Boundary errors: Off-by-one mistakes are common. Always double-check loop conditions and array bounds.
Forgetting to sort: Many two pointer techniques require sorted input. If it's not sorted, sort it first.
When to Use Two Pointers on Arrays
Ask yourself:
Is the array sorted? Or can you sort it without breaking the problem?
Do you need to find pairs or triplets? Two pointers excel at finding combinations.
Can you make a decision that eliminates possibilities? If comparing elements tells you which direction to move pointers, two pointers likely works.
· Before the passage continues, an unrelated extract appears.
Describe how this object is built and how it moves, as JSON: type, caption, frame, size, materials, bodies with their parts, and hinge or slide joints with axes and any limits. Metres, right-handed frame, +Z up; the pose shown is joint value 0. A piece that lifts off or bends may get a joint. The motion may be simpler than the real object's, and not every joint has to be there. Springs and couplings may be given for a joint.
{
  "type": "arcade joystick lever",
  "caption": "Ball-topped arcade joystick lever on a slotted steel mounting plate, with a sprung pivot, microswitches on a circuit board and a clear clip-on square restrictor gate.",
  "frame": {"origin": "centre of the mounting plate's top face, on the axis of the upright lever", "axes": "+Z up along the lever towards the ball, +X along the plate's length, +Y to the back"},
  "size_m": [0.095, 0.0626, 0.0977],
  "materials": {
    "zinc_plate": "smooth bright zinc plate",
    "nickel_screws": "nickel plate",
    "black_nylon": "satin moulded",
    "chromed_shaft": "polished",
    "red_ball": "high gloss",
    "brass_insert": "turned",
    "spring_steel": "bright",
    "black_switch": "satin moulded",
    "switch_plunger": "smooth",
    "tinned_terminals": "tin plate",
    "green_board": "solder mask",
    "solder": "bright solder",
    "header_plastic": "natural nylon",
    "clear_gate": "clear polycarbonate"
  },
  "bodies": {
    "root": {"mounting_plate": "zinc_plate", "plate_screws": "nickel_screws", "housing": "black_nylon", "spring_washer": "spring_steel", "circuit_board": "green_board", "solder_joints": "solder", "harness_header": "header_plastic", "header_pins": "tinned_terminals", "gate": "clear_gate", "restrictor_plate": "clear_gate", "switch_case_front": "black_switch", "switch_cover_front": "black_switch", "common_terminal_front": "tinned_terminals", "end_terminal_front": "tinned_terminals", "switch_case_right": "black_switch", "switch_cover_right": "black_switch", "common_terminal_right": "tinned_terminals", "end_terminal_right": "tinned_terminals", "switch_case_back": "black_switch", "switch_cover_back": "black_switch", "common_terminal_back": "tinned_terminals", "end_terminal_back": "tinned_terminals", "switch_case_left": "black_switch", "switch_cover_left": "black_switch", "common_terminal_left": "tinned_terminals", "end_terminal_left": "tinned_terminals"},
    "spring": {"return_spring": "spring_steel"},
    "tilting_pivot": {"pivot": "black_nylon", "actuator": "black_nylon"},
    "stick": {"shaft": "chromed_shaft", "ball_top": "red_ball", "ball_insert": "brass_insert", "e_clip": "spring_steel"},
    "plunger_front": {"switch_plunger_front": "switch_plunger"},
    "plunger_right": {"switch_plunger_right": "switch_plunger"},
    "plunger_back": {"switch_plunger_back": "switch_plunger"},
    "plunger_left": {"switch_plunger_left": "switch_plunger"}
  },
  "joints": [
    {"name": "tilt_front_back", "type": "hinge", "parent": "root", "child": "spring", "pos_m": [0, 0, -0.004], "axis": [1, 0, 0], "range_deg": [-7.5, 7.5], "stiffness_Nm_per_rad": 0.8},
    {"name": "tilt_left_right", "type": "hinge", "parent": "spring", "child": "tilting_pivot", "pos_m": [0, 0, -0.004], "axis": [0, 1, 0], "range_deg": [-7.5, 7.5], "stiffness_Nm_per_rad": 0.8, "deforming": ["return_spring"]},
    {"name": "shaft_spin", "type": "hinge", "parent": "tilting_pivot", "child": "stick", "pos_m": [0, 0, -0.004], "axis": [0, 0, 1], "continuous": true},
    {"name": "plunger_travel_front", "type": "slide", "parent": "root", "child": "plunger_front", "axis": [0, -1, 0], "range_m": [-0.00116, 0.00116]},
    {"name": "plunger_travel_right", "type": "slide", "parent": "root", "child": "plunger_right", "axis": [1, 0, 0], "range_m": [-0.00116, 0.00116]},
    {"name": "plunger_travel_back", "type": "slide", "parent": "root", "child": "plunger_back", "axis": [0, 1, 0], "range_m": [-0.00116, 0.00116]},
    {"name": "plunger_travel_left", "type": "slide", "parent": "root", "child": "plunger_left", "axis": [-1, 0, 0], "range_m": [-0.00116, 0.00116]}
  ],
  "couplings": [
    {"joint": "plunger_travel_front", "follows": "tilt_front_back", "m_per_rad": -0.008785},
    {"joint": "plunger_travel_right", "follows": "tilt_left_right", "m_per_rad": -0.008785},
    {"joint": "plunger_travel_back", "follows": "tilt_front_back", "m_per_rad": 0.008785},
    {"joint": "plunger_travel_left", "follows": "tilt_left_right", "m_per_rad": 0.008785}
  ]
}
Do you need O(1) space? Two pointers often works in-place, unlike hash maps.
The Pattern
Most two pointer array problems follow this structure:
- Sort if needed (unless already sorted or sorting breaks the problem)
- Initialize pointers (usually at ends or start)
- Loop while pointers valid (left < right, or similar condition)
- Compare elements at pointers
- Make a decision (move left, move right, or both)
- Handle edge cases (duplicates, boundaries, empty arrays)
Once you've solved a few of these problems, you'll start recognizing the pattern instantly. That's when two pointers stops being a technique you're learning and becomes a tool you reach for naturally.